Sodium and Milk Fortification Evaluation of Body Composition Among Very Preterm Infants
Purpose
The goal of the trial is to learn if targeted sodium supplementation (including blood and urine sodium testing) versus standard milk fortification (including blood sodium testing) improves growth and body composition in very preterm infants?
Condition
- Very Preterm and Extremely Preterm Birth
Eligibility
- Eligible Ages
- Between 0 Days and 14 Days
- Eligible Sex
- All
- Accepts Healthy Volunteers
- No
Inclusion Criteria
- Admitted to the University of Washington, Oregon Health and Sciences, or University of Cincinnati NICU at 14 days of age - Born between 24w0days and 31w6d - Achieved full enteral feeding
Exclusion Criteria
- Congenital or chromosomal anomalies affecting growth - Acute renal insufficiency (KDIGO stage 1 or higher) - Necrotizing enterocolitis (modified Bell's stage IIA or higher) - Anticipated NICU stay less than 30 days - Enrollment in a concurrent interventional study that may confound study outcomes
Study Design
- Phase
- N/A
- Study Type
- Interventional
- Allocation
- Randomized
- Intervention Model
- Parallel Assignment
- Primary Purpose
- Treatment
- Masking
- Single (Outcomes Assessor)
Arm Groups
| Arm | Description | Assigned Intervention |
|---|---|---|
|
Experimental Targeted sodium supplementation |
Every two weeks serum sodium and urine sodium testing with sodium supplementation if indicated by algorithm.
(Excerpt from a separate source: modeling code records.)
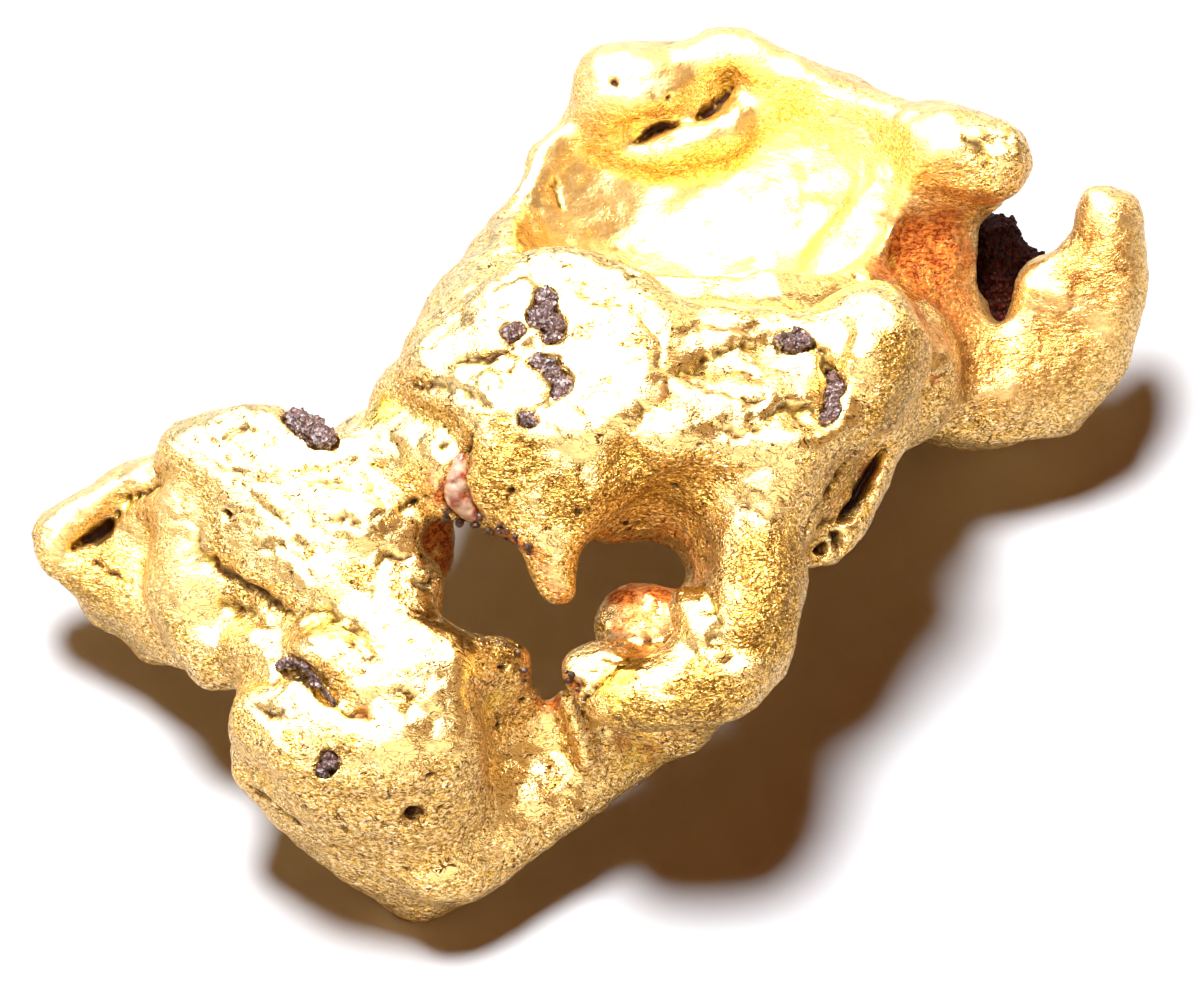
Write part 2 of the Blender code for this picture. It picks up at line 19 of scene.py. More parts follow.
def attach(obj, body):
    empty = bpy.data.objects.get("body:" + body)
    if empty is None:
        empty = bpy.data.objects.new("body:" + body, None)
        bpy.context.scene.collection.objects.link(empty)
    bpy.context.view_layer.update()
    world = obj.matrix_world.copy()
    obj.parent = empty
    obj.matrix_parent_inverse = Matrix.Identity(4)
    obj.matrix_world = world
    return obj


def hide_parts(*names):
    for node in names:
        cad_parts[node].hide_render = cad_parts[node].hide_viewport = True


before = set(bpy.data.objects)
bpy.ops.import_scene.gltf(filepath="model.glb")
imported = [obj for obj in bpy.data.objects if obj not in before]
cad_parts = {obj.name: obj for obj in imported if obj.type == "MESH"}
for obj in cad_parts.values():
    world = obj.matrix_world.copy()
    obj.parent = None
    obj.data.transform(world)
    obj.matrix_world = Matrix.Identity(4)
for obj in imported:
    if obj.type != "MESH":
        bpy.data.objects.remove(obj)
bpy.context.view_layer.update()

MM = 0.001

# How the nugget's face lies in the frame
FACE_LEAN = math.radians(30)  # how far the face's up direction rises above the horizontal
FACE_MIDDLE = Vector((0.25, -3.5, 9.0))
FACE = Matrix.Scale(MM, 4) @ Matrix.Translation(FACE_MIDDLE) @ Matrix.Rotation(FACE_LEAN, 4, "X")
UP = np.array((0.0, math.sin(FACE_LEAN), math.cos(FACE_LEAN)))
OUTSIDE = 20.0  # in front of everything, where the search for the skin starts

# The fineness of the skins
GOLD_VOXEL = 0.1
GOLD_TRIANGLES = 195000
STONE_VOXEL = 0.045
JOINED = 1e-7  # metres within which the frame's loose corners are one

TINY = 1e-9  # keeps a division from being one by zero


def baked(obj):
    """Applies the object's modifiers to its mesh."""
    bpy.context.view_layer.update()
    graph = bpy.context.evaluated_depsgraph_get()
    mesh = bpy.data.meshes.new_from_object(obj.evaluated_get(graph))
    obj.modifiers.clear()
    obj.data = mesh
    return obj


def new_object(name, bm):
    """A new object of the scene, made of the bmesh."""
    mesh = bpy.data.meshes.new(name)
    bm.to_mesh(mesh)
    bm.free()
    obj = bpy.data.objects.new(name, mesh)
    bpy.context.scene.collection.objects.link(obj)
    return obj


def copy_of(node, name):
    """A copy of one of the frame's solids, joined up and brought to the face's frame."""
    bm = bmesh.new()
    bm.from_mesh(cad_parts[node].data)
    bmesh.ops.remove_doubles(bm, verts=bm.verts[:], dist=JOINED)
    bm.transform(FACE.inverted())
    return new_object(name, bm)


def softened(obj, levels, voxel, smoothing):
    """Rounds the facets of a coarse solid off and gives it an even skin of small quads."""
    rounding = obj.modifiers.new("round", "SUBSURF")
    rounding.levels = levels
    rounding.render_levels = levels
    remesh = obj.modifiers.new("fine", "REMESH")
    remesh.mode = "VOXEL"
    remesh.voxel_size = voxel
    smooth = obj.modifiers.new("smooth", "SMOOTH")
    smooth.factor = 0.5
    smooth.iterations = smoothing
    return baked(obj)


def thinned(obj, triangles):
    """Leaves about this many triangles of the object's quads."""
    ratio = triangles / (2 * len(obj.data.polygons))
    if ratio < 1:
        obj.modifiers.new("thin", "DECIMATE").ratio = ratio
        baked(obj)
    return obj


def laid_down(obj, name, node, material):
    """Takes a finished piece to its place in the frame, where it stands for the node."""
    obj.data.transform(FACE)
    obj.data.shade_smooth()
    obj.data.materials.clear()
    obj.data.materials.append(material)
    obj.name = name
    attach(obj, "root")
    if node:
        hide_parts(node)
    return obj


# --- Working a skin ---


def grain(points, width, octaves=1, shift=0.0):
    """Irregular values from about -1 to 1, smooth over this width."""
    places = (points / width + shift).tolist()
    return np.array([noise.fractal(place, 1.0, 2.0, octaves) for place in places])


SEED_SPREAD = 7.3  # takes the seeds of neighbouring cells to different values


def cells(points, size):
    """How far each point is from its cell's border, and a value that the whole cell shares."""
    borders = np.empty(len(points))
    values = np.empty(len(points))
    for index, place in enumerate((points / size).tolist()):
        distances, seeds = noise.voronoi(place)
        borders[index] = distances[1] - distances[0]
        values[index] = noise.cell(seeds[0] * SEED_SPREAD)
    return borders * size, values


def ease(values, low, high):
    """0 below low and 1 above high, with a smooth step between them."""
    part = ((values - low) / (high - low)).clip(0, 1)
    return part * part * (3 - 2 * part)


def fade(away, size, inner, outer):
    """1 within this many sizes and 0 past that many, with a smooth step between them."""
    return 1 - ease(away, inner * size, outer * size)


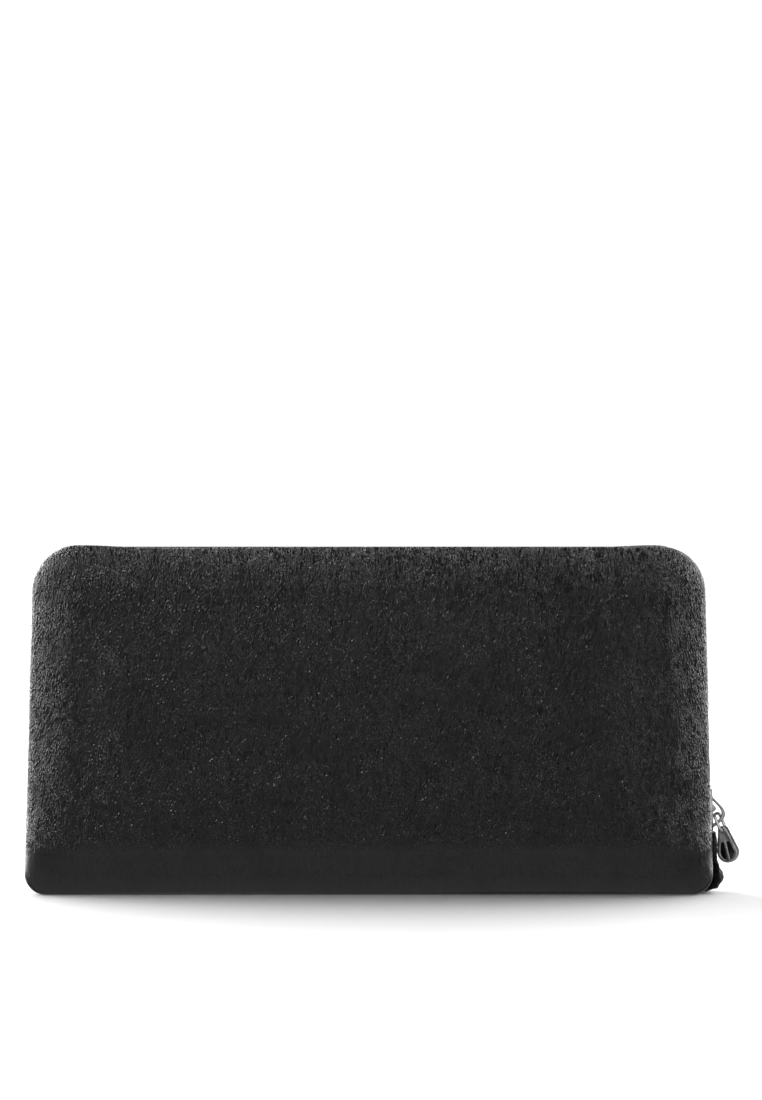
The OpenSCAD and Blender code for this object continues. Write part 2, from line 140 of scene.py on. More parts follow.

Milk fortification per growth metrics. |
|
|
Active Comparator Enriched Milk Fortification |
Serum sodium testing every two weeks with sodium supplementation if indicated by clinical team. Milk fortification per growth metrics. |
|
Recruiting Locations
Seattle, Washington 98195
More Details
- Status
- Recruiting
- Sponsor
- University of Washington
Detailed Description
Very preterm infants (born <32 weeks gestational age) are at high risk for postnatal growth faltering, which is associated with adverse neurodevelopmental outcomes. Despite routine use of enriched human milk fortification in the NICU, many infants fail to achieve adequate somatic and lean mass growth. Sodium depletion has been identified as a potentially modifiable contributor to this problem: renal tubular immaturity in preterm infants results in obligate urinary sodium wasting. Total body sodium depletion has been associated with poor growth in infants and poor muscle mass development in animal studies. Current NICU practice relies primarily on serum sodium to guide supplementation; however, serum sodium is a late and insensitive marker of total body sodium depletion. Urine sodium is a more sensitive indicator of sodium balance and may identify depletion before serum levels fall. Gestational-age-specific urine sodium thresholds to guide supplementation have recently been proposed (Stalter et al., 2025), but have evaluated body composition in a prospective randomized trial. This trial tests whether a structured, urine sodium-guided supplementation protocol based on every other week urine and serum sodium monitoring improves anthropometric growth and lean mass accrual compared to standard enriched fortification alone. The intervention runs from day of life 14 through 36 weeks postmenstrual age, with tapering through 38 weeks PMA. Body composition assessment incorporates two complementary modalities: serial point-of-care ultrasound (POCUS) of the biceps, rectus femoris, and subcutaneous fat for longitudinal lean and fat mass tracking, and Air Displacement Plethysmography (PeaPod) at 36 weeks postmenstrual age or discharge for criterion-standard whole-body composition. Fat mass, fat-free mass, and body fat percentage will be referenced against the Norris et al. preterm normative curves. The trial uses an open-label design with block randomization stratified by gestational age. A Data Safety and Monitoring Board will conduct oversight and interim safety reviews.